On Monday, voting closed for this year’s Emmy Award nominations. It will be weeks before they are announced, but there are some certainties.
In the drama category, expect to see Better Call Saul (AMC), Squid Game (Netflix), Stranger Things (Netflix), and Succession (HBO). And in limited series, expect The Dropout (Hulu/Disney+), Maid (Netflix) and The White Lotus (HBO). Many acting categories will be won by actors on those shows.
But there is likely at least one surprise coming. That’s Apple TV+’s Severance in Best Drama series, and possibly a passel of acting nominations from the platform’s Pachinko or The Last Days of Ptolemy Grey. Come the Emmy awards of 2023, you may well see nominations for Apple TV+’s Roar, Shining Girls, The Essex Serpent and Black Bird, which is coming next month.

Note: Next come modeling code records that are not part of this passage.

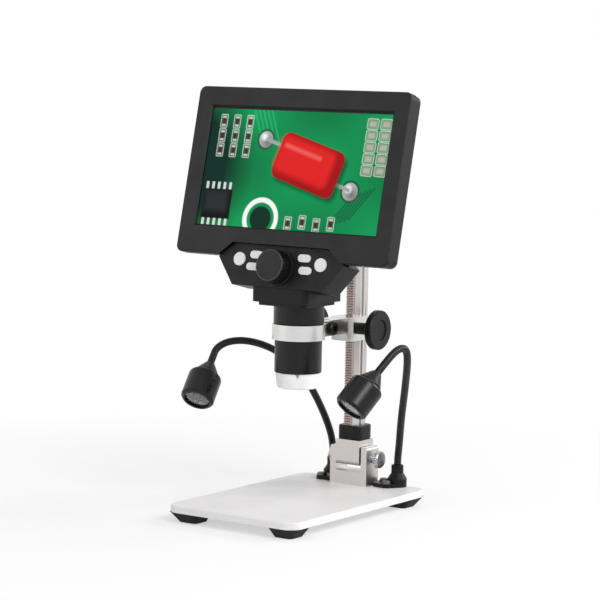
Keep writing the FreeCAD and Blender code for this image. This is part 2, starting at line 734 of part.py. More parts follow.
def make_bracket():
    bracket = body("foot_bracket")
    inner = s.ear_gap / 2
    outer = inner + s.ear_thick
    foot = outer + s.web_flare
    r = s.ear_round
    profile = sketch_on(bracket, "XZ_Plane")
    draw(profile, [
        (foot, 0), (outer, s.web_flare, foot, s.web_flare),
        (outer, s.ear_height - r), (outer - r, s.ear_height, outer - r, s.ear_height - r),
        (inner, s.ear_height), (inner, s.web_thick), (-inner, s.web_thick), (-inner, s.ear_height),
        (r - outer, s.ear_height), (-outer, s.ear_height - r, r - outer, s.ear_height - r),
        (-outer, s.web_flare), (-foot, 0, -foot, s.web_flare),
    ])
    pad(bracket, profile, s.bracket_depth, backwards=True)
    bores = sketch_on(bracket, "YZ_Plane", outer)
    circle_at(bores, s.bracket_depth / 2, s.pivot_rise, s.pivot_pin + s.running_fit)
    pocket(bracket, bores, outer * 2)
    threads = sketch_on(bracket, "XY_Plane")
    for side in (-1, 1):
        circle_at(threads, side * s.bracket_screw_pitch / 2, s.bracket_depth / 2, s.large_screw)
    pocket(bracket, threads, s.web_thick * 0.8, backwards=True)
    put(bracket, 0, bracket_front, plate_top)

    screws = []
    for side in (-1, 1):
        screw = make_screw(f"bracket_screw_{side + 2}", s.large_screw, s.plate_thick + s.web_thick * 0.7)
        put(screw, side * s.bracket_screw_pitch / 2, pivot_y, s.foot_rise)
        screws.append(screw)
    group("bracket_screws", screws)


def make_tilt_block():
    block = body("tilt_block")
    half = s.block_depth / 2
    r = s.block_round
    profile = sketch_on(block, "YZ_Plane", -s.block_width / 2)
    draw(profile, [
        (half - r, -s.block_below), (half, r - s.block_below, half - r, r - s.block_below),
        (half, s.block_above), (-half, s.block_above),
        (-half, r - s.block_below), (r - half, -s.block_below, r - half, r - s.block_below),
    ])
    pad(block, profile, s.block_width)
    bore = sketch_on(block, "YZ_Plane", s.block_width / 2)
    circle_at(bore, 0, 0, s.pivot_pin + s.running_fit)
    pocket(block, bore, s.block_width)
    put(block, 0, pivot_y, pivot_z)


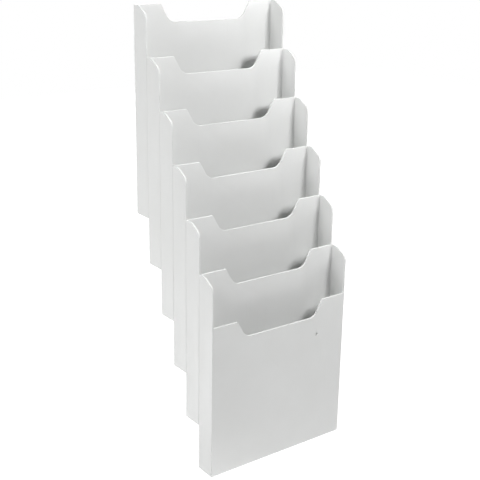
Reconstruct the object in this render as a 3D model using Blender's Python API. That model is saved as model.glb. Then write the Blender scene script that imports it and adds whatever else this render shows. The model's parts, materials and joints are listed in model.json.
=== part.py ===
"""A wall cascade of six upright pockets for A4 papers.

Five open-fronted trays and one closed front pocket step down and forwards. Each
tray hangs on four moulded hooks of the tray behind it and closes that tray's
front with its own back panel. The rear tray hangs on two screws in keyholes,
and a third screw keeps it from lifting off.

Metres, +Z up, +X right, the front faces -Y. The origin lies on the wall plane,
midway between the two keyhole screws.
"""

import math

import bmesh
import bpy
from mathutils import Matrix, Vector

# Driving dimensions of a tray
POCKET_COUNT = 6
WIDTH = 0.240
PANEL_HEIGHT = 0.300
STEP_DOWN = 0.069
TRAY_DEPTH = 0.0323
PANEL_WALL = 0.0030
SIDE_WALL = 0.0025
FLOOR_WALL = 0.0025
EDGE_ROUND = 0.0005
BOTTOM_ROUND = 0.0030

# Gaps between pieces that touch on the real object
FIT_GAP = 0.0003
RUN_GAP = 0.0005

# Finger cut-out in the top edge of each panel
SHOULDER = 0.0425
CUT_DEPTH = 0.0255
CUT_SLOPE = math.radians(60)
CUT_ROUND = 0.016

# Upper front corner of each side wall: a flat, an arc, a slope and an arc
CORNER_FLAT = 0.009
CORNER_SLOPE = math.radians(31)
CORNER_UPPER_ROUND = 0.014
CORNER_LOWER_ROUND = 0.012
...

Catch up on the best streaming TV of 2021 with our holiday guide
The Apple streaming service is now the best curated streaming outlet, and that’s largely because it sticks to adapting books and using literary writers for source material. It will be news for some, but there’s more to Apple TV+ than Ted Lasso. (The comedy had 20 Emmy nominations last year.) What’s happening is an interesting case study of critical success, while Netflix and other services are desperately searching for an identity and floundering.
Apple TV+ was launched in November, 2019 to considerable skepticism. It promised a selection of original-production film and television series called Apple Originals, but it had no library of existing material – unlike Netflix, which had the rights to countless shows and was storming ahead with original series and movies, and unlike the soon-to-be-launched Disney+, which had the vast Disney library. Many thought Apple’s service would be a micro niche and depend on the users of Apple products to gain any traction.
Its first glitzy, attention-grabbing original was The Morning Show, boasting a cast led by Jennifer Aniston, Reese Witherspoon and Steve Carell. It took a while for that show to transcend its soapy start, and it certainly did. But there was a hint of Apple’s strategy in those early days. The Morning Show is loosely based on the book, Top of the Morning: Inside the Cutthroat World of Morning TV, by Brian Stelter. Apple’s other and rather odd early series was Dickinson, which takes all manner of dramatic liberties with the life and writings of poet Emily Dickinson. The literary roots underpinning Apple TV+’s approach were there to see.
In contrast, Netflix aimed for macro content and major spending. The year Apple TV+ launched, Netflix spent US$14-billion on content worldwide. Its philosophy was closer to “spend or die” than the business mantra, “innovate or die.” The quality-control wielded by some executives – which led to such acclaimed hits as House of Cards, Orange Is the New Black, Stranger Things and The Queen’s Gambit – eventually evaporated. Those standards haven’t been matched since.
The people who run Apple Studios are far less visible than their counterparts at other services. They have, however, a clear plan in terms of TV content. The material commissioned, greenlit and produced has continued to have a pronounced literary quality.
This year’s releases alone include The Last Days of Ptolemy Grey, written by novelist Walter Mosley; Slow Horses, derived from the novels of Mick Herron; The Essex Serpent, based on the gothic romance period novel of the same title by Sarah Perry; Roar, based on the short stories of Irish writer Cecelia Ahern; Shining Girls, an adaptation of the acclaimed novel by Lauren Beukes; and Black Bird, written for TV by novelist and screenwriter Dennis Lehane, and based on the 2010 autobiographical novel In With The Devil by James Keene.
In television, whether cable or streaming, this reliance on books and authors as a source of storytelling has become rare. Netflix famously brought on board TV creators and showrunners at enormous cost, and gave them free rein and the promise of a vast international audience. This hasn’t exactly worked out smoothly. The first Netflix series from Shonda Rhimes, Bridgerton, wasn’t a Rhimes original, but based in an existing series of novels. Then came Inventing Anna, which drew a large audience but also derision for its length and meandering story.
The case of Ryan Murphy, who had such success at Fox and FX, is even more piquant. Murphy is responsible for Nip/Tuck, Glee, American Horror Story, Scream Queens, American Crime Story, Feud and Pose. But nothing that has come from his US$300-million deal with Netflix has matched his best work.
It’s not that Apple doesn’t have the money to spend, obviously. What it has that’s more important is taste and discipline. As a curated outlet, it is now matching HBO for inventive, serious-minded content, and that’s thanks to a shrewd bet on old-fashioned storytelling in this new digital, streaming age.